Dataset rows

++++++++++++++++++++

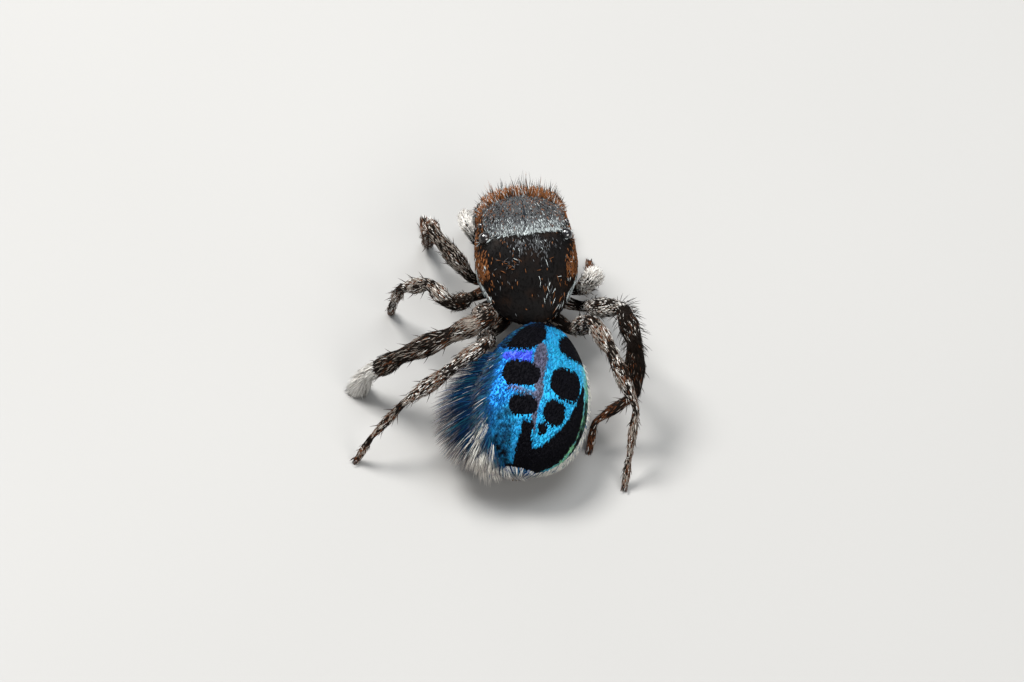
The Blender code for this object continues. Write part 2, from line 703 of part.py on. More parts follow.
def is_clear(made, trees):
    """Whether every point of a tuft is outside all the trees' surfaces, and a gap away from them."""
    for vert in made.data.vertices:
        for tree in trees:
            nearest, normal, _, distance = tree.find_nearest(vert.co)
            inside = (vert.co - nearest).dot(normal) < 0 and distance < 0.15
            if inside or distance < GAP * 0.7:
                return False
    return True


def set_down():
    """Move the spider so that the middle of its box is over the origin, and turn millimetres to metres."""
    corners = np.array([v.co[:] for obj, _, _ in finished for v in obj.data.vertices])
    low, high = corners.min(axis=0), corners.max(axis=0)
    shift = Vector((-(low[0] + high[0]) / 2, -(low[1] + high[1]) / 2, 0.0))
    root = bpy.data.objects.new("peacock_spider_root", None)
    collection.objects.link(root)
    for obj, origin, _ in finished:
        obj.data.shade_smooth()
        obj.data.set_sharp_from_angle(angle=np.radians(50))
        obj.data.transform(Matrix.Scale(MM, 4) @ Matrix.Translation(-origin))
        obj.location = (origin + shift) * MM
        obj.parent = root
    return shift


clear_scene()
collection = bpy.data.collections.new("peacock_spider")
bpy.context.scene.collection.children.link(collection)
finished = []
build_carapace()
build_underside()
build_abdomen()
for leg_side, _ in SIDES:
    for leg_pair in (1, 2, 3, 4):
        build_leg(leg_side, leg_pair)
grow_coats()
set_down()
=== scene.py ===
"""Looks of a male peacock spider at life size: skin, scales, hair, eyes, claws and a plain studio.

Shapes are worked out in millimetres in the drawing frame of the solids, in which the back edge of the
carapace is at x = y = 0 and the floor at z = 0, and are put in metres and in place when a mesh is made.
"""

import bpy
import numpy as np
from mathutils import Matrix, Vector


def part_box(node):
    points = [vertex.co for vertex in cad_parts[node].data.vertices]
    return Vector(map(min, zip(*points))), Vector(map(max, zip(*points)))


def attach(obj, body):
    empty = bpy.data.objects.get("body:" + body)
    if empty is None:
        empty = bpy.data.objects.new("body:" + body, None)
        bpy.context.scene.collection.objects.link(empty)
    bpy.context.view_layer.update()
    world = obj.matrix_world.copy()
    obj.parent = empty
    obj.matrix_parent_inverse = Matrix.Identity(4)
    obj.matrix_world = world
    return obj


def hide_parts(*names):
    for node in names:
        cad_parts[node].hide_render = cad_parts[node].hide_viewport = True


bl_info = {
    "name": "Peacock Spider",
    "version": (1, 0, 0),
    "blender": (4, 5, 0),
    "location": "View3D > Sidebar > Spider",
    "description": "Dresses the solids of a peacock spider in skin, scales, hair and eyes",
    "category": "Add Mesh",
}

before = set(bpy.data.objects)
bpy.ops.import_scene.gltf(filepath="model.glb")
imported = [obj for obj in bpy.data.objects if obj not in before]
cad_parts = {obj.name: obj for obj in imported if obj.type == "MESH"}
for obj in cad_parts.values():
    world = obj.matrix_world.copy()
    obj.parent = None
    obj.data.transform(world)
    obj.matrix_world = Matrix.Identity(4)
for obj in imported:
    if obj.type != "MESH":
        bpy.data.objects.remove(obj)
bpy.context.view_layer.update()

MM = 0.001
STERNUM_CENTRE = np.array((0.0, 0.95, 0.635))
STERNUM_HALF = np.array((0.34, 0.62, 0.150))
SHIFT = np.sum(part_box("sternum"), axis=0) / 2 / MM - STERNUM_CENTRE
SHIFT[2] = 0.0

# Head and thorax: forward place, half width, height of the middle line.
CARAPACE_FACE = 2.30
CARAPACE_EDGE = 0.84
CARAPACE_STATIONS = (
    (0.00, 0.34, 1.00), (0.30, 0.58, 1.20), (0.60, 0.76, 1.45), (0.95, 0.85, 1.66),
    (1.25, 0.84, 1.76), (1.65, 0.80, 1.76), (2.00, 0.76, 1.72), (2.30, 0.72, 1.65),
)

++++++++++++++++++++

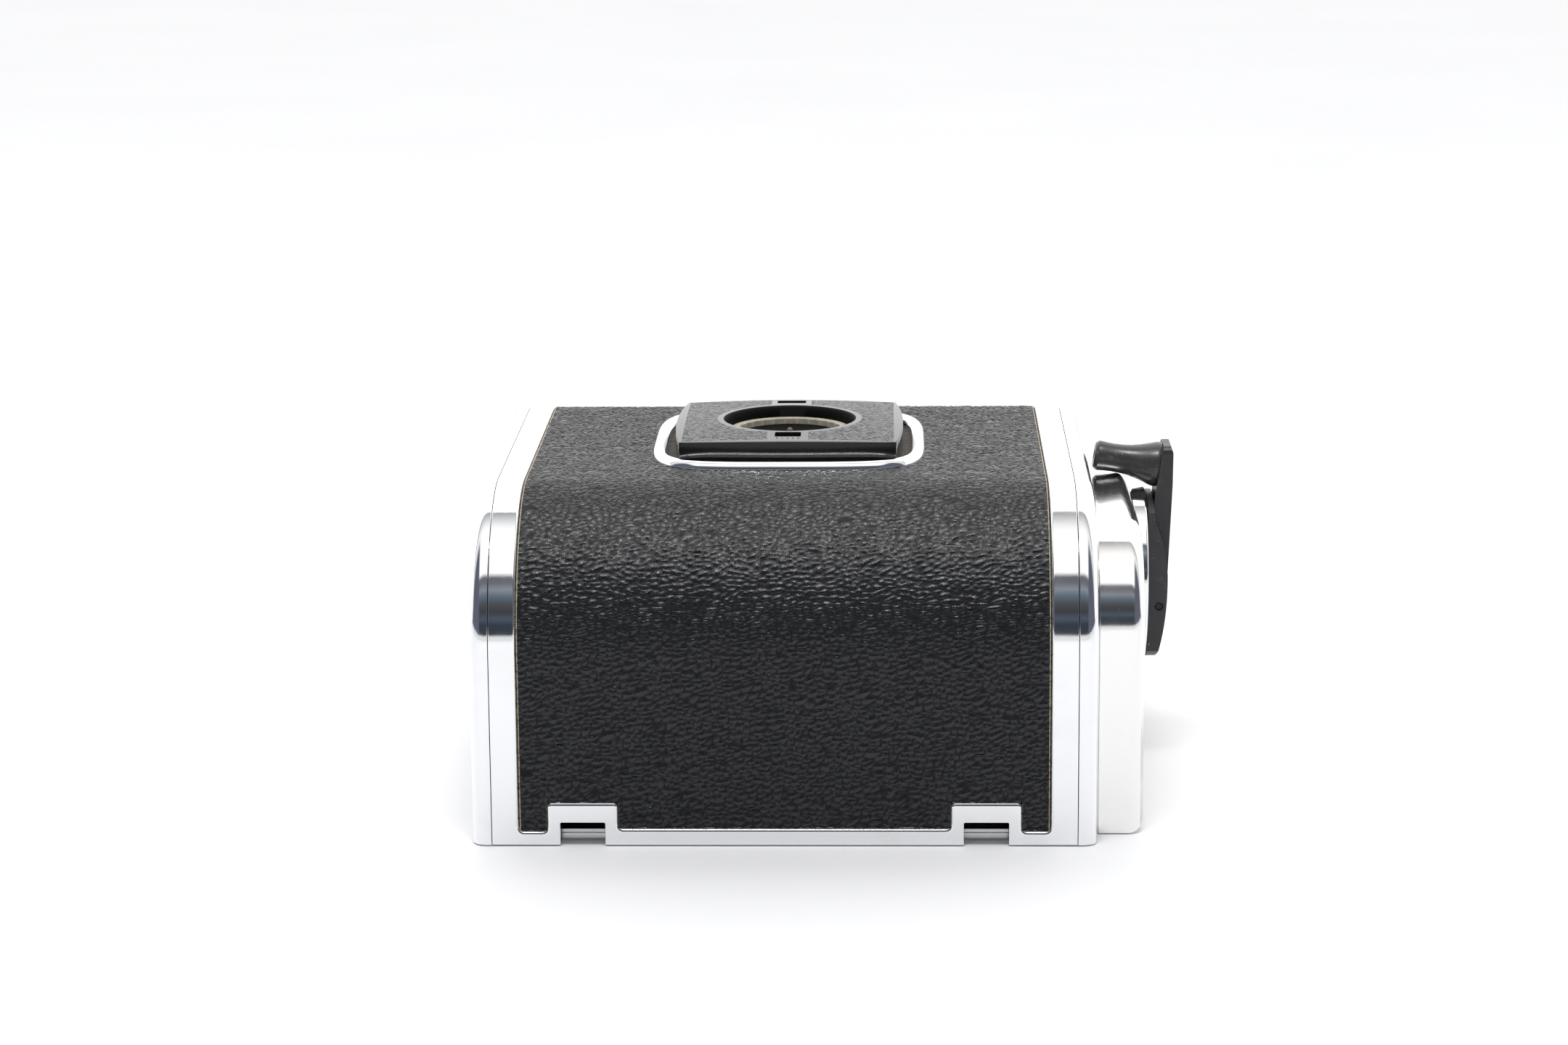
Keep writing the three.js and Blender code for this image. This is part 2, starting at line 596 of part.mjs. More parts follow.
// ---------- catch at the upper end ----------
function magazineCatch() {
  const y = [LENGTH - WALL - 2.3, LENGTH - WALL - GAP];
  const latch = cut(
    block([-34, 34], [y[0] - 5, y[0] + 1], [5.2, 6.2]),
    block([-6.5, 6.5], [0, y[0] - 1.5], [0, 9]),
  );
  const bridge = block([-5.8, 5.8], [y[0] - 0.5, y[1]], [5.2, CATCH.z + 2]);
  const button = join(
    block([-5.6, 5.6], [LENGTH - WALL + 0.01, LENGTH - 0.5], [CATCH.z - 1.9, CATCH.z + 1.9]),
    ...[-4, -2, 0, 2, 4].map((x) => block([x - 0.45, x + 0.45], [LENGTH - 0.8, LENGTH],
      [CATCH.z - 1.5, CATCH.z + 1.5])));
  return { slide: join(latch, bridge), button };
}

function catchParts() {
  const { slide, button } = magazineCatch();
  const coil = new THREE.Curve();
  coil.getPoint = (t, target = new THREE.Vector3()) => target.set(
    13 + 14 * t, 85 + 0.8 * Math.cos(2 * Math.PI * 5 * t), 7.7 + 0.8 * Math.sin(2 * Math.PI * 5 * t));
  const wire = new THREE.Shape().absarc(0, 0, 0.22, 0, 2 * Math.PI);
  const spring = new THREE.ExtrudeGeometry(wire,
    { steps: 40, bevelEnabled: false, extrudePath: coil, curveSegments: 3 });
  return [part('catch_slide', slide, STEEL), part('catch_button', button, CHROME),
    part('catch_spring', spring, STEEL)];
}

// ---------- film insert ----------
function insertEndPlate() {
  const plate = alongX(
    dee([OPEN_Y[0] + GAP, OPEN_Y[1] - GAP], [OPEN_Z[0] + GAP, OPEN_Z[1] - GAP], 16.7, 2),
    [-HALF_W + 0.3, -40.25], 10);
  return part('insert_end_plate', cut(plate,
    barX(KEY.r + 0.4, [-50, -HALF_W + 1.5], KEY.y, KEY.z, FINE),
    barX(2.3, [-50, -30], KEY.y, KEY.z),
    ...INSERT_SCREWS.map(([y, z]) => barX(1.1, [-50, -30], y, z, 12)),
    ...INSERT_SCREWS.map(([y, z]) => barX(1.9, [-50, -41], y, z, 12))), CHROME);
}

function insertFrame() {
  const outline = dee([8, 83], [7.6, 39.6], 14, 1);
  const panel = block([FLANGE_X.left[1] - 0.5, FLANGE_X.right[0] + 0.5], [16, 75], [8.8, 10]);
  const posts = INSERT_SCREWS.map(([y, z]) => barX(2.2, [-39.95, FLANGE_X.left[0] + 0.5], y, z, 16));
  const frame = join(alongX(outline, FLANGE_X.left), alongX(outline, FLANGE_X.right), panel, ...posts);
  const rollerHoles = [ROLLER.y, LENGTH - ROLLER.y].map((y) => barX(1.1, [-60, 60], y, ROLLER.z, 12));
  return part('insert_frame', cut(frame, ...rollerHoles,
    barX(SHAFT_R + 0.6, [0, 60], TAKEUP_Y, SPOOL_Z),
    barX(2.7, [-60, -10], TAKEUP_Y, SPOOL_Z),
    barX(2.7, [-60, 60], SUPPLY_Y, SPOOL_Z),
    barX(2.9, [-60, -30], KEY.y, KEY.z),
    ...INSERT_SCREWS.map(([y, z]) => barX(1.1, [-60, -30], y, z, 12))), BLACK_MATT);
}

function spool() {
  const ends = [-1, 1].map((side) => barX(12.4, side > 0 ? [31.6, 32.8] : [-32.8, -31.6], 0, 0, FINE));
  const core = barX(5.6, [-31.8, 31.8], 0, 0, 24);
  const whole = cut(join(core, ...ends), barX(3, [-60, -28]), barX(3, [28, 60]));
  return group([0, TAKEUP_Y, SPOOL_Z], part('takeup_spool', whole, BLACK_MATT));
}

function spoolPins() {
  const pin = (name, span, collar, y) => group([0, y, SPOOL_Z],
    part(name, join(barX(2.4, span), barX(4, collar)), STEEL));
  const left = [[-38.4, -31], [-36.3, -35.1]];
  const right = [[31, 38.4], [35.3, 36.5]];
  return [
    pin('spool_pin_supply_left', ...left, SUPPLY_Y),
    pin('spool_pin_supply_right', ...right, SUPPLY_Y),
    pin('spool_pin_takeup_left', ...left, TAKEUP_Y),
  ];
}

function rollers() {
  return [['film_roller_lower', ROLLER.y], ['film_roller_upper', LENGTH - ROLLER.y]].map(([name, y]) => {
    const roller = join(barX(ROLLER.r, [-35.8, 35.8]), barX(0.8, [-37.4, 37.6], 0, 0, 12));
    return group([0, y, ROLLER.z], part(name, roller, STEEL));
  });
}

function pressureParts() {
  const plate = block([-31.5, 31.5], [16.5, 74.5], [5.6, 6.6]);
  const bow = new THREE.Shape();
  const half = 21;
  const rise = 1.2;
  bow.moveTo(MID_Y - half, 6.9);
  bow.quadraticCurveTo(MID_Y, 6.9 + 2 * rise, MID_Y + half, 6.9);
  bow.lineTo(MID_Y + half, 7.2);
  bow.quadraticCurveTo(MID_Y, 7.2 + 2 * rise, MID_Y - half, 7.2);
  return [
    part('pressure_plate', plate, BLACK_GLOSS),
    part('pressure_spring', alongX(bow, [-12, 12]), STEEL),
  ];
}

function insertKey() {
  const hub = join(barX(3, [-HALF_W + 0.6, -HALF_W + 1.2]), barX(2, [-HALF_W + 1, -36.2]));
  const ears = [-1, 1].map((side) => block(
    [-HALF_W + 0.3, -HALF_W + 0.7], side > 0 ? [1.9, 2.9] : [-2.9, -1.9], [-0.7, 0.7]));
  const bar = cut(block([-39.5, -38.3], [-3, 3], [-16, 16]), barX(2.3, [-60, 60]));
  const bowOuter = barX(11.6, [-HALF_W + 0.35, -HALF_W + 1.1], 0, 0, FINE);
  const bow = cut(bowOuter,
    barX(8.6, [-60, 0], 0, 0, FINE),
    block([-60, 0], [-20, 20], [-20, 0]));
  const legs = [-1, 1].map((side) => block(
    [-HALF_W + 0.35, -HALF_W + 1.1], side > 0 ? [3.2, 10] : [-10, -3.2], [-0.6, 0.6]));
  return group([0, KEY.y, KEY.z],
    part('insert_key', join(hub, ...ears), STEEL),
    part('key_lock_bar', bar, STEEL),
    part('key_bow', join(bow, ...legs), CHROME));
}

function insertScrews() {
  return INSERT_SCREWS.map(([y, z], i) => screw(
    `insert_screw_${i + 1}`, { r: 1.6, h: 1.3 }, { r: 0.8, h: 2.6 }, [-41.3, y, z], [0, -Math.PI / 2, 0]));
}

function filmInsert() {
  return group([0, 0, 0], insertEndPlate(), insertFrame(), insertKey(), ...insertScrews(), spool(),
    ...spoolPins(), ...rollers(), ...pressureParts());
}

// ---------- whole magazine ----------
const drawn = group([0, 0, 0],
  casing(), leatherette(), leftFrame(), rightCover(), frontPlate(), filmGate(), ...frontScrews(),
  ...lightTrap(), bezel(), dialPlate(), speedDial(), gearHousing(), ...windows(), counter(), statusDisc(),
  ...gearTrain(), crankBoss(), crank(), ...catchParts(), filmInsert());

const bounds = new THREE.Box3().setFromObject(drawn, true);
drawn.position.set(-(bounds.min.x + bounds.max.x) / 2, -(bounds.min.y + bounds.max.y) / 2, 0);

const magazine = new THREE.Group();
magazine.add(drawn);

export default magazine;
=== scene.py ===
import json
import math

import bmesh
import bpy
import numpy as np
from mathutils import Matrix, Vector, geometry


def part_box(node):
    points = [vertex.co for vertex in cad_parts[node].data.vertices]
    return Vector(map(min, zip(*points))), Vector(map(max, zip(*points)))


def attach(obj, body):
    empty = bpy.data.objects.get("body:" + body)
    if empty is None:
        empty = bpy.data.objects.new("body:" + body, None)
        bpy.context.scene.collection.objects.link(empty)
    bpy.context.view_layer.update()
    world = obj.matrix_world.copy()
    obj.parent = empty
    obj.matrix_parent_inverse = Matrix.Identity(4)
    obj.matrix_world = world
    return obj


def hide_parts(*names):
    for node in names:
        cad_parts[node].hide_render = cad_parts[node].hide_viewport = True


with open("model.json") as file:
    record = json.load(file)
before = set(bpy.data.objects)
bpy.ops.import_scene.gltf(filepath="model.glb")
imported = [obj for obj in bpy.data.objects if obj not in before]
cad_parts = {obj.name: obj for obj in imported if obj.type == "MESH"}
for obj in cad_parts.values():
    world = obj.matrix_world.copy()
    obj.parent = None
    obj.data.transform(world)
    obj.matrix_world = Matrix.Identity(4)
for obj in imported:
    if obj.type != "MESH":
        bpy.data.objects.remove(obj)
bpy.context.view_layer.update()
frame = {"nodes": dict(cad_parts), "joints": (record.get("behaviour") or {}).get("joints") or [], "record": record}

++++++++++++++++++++

DIRECTION ->
Repeat, unchanged, every line from the one that contains "The Blender code" to the one that contains "return shift", including both, and no other line.

SOLUTION TO THE PROBLEM ->
The Blender code for this object continues. Write part 2, from line 703 of part.py on. More parts follow.
def is_clear(made, trees):
    """Whether every point of a tuft is outside all the trees' surfaces, and a gap away from them."""
    for vert in made.data.vertices:
        for tree in trees:
            nearest, normal, _, distance = tree.find_nearest(vert.co)
            inside = (vert.co - nearest).dot(normal) < 0 and distance < 0.15
            if inside or distance < GAP * 0.7:
                return False
    return True


def set_down():
    """Move the spider so that the middle of its box is over the origin, and turn millimetres to metres."""
    corners = np.array([v.co[:] for obj, _, _ in finished for v in obj.data.vertices])
    low, high = corners.min(axis=0), corners.max(axis=0)
    shift = Vector((-(low[0] + high[0]) / 2, -(low[1] + high[1]) / 2, 0.0))
    root = bpy.data.objects.new("peacock_spider_root", None)
    collection.objects.link(root)
    for obj, origin, _ in finished:
        obj.data.shade_smooth()
        obj.data.set_sharp_from_angle(angle=np.radians(50))
        obj.data.transform(Matrix.Scale(MM, 4) @ Matrix.Translation(-origin))
        obj.location = (origin + shift) * MM
        obj.parent = root
    return shift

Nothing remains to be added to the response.